US crude WTI traded up 44c at $52.97 a barrel early on Tuesday, following Monday’s 7.7% fall or $4.40 to $52.43 from its close last Thursday and prior to the three-day holiday for the Fourth of July.
This was the biggest daily percentage since February, and more downside momentum could push it to test the six-year low of $42.03 set in mid-March, technical analysts were quoted as saying.
“The close below $56.80 last week was an indicator to expect further downside pressures,” said Jameel Ahmad, Chief Market Analyst at forex trader FXTM.

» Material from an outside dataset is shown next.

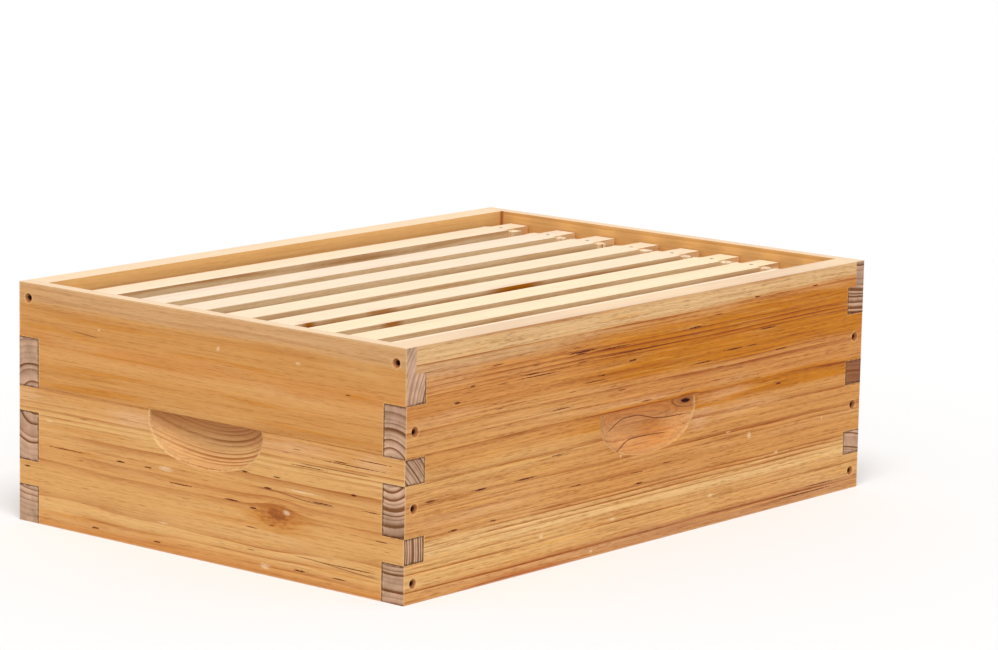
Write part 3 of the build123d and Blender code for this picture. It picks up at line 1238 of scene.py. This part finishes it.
# ---- stage ---------------------------------------------------------------------------------
def add_camera():
    """The photograph's viewpoint, with the picture's slight roll."""
    angles = (camera_azimuth, camera_elevation, camera_roll)
    azimuth, elevation, roll = (math.radians(angle) for angle in angles)
    back = Vector(
        (
            math.sin(azimuth) * math.cos(elevation),
            -math.cos(azimuth) * math.cos(elevation),
            math.sin(elevation),
        )
    )
    right = (-back).cross(Vector((0, 0, 1))).normalized()
    up = right.cross(-back)
    tilted_right = right * math.cos(roll) + up * math.sin(roll)
    tilted_up = up * math.cos(roll) - right * math.sin(roll)
    camera = bpy.data.objects.new("camera", bpy.data.cameras.new("camera"))
    bpy.context.scene.collection.objects.link(camera)
    turn = Matrix((tilted_right, tilted_up, back)).transposed()
    camera.matrix_world = Matrix.Translation(camera_place) @ turn.to_4x4()
    camera.data.sensor_width = 36
    camera.data.lens = camera_lens
    bpy.context.scene.camera = camera


def add_floor():
    """A wide pale disc that the box stands on."""
    mesh = bmesh.new()
    bmesh.ops.create_circle(mesh, cap_ends=True, segments=96, radius=floor_radius)
    data = bpy.data.meshes.new("floor")
    mesh.to_mesh(data)
    mesh.free()
    floor = bpy.data.objects.new("floor", data)
    bpy.context.scene.collection.objects.link(floor)
    floor.location.z = cad_low.z - floor_gap * MM
    material = bpy.data.materials.new("floor")
    material.use_nodes = True
    shader = material.node_tree.nodes["Principled BSDF"]
    shader.inputs["Base Color"].default_value = (0.8, 0.8, 0.8, 1)
    shader.inputs["Roughness"].default_value = 0.9
    shader.inputs["Specular IOR Level"].default_value = 0.1
    data.materials.append(material)


def light():
    """A pale sky, brighter low down so that level tops shine, and one wide soft sun."""
    world = bpy.data.worlds.new("studio")
    bpy.context.scene.world = world
    world.use_nodes = True
    nodes, links = world.node_tree.nodes, world.node_tree.links
    place = nodes.new("ShaderNodeTexCoord")
    axes = nodes.new("ShaderNodeSeparateXYZ")
    links.new(place.outputs["Generated"], axes.inputs[0])
    rise = nodes.new("ShaderNodeMapRange")
    rise.interpolation_type = "SMOOTHSTEP"
    links.new(axes.outputs["Z"], rise.inputs["Value"])
    rise.inputs["From Min"].default_value = 0.0
    rise.inputs["From Max"].default_value = sky_rise
    rise.inputs["To Min"].default_value = sky_low
    rise.inputs["To Max"].default_value = sky_high
    links.new(rise.outputs["Result"], nodes["Background"].inputs["Strength"])
    nodes["Background"].inputs["Color"].default_value = (1, 1, 1, 1)
    sun = bpy.data.objects.new("sun", bpy.data.lights.new("sun", "SUN"))
    bpy.context.scene.collection.objects.link(sun)
    sun.data.energy = sun_strength
    sun.data.angle = math.radians(sun_spread)
    sun.rotation_mode = "QUATERNION"
    sun.rotation_quaternion = Vector(sun_way).to_track_quat("-Z", "Y")
    bpy.context.scene.view_settings.view_transform = "Standard"


dress_boards()
dress_frames()
dress_nails()
add_wax_sheets(wax_material())
add_camera()
add_floor()
light()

“Investor sentiment is continually plagued by oversupply concerns, and the news that progress on Iran’s nuclear programme has been made will also weaken investor sentiment towards WTI. This is because progress on a deal being reached means we are stepping closer to economic sanctions in Iran being lifted, which ultimately means that for the oil markets, the oversupply will increase even further.
“These concerns have already returned to elevated levels anyway following the previous comments from the Energy Information Administration (EIA) that US stockpiles are rising, being validated by recent inventory data,” Ahmad concluded.
Meanwhile, Brent was up 63c at $57.17 on Tuesday, following Monday’s 6% drop.
The outlook for oil demand also looks grim especially at key consumer China, where a 30% slump in stock markets since June prompted the government to resort to an unprecedented series of support measures over the weekend to stabilise shares.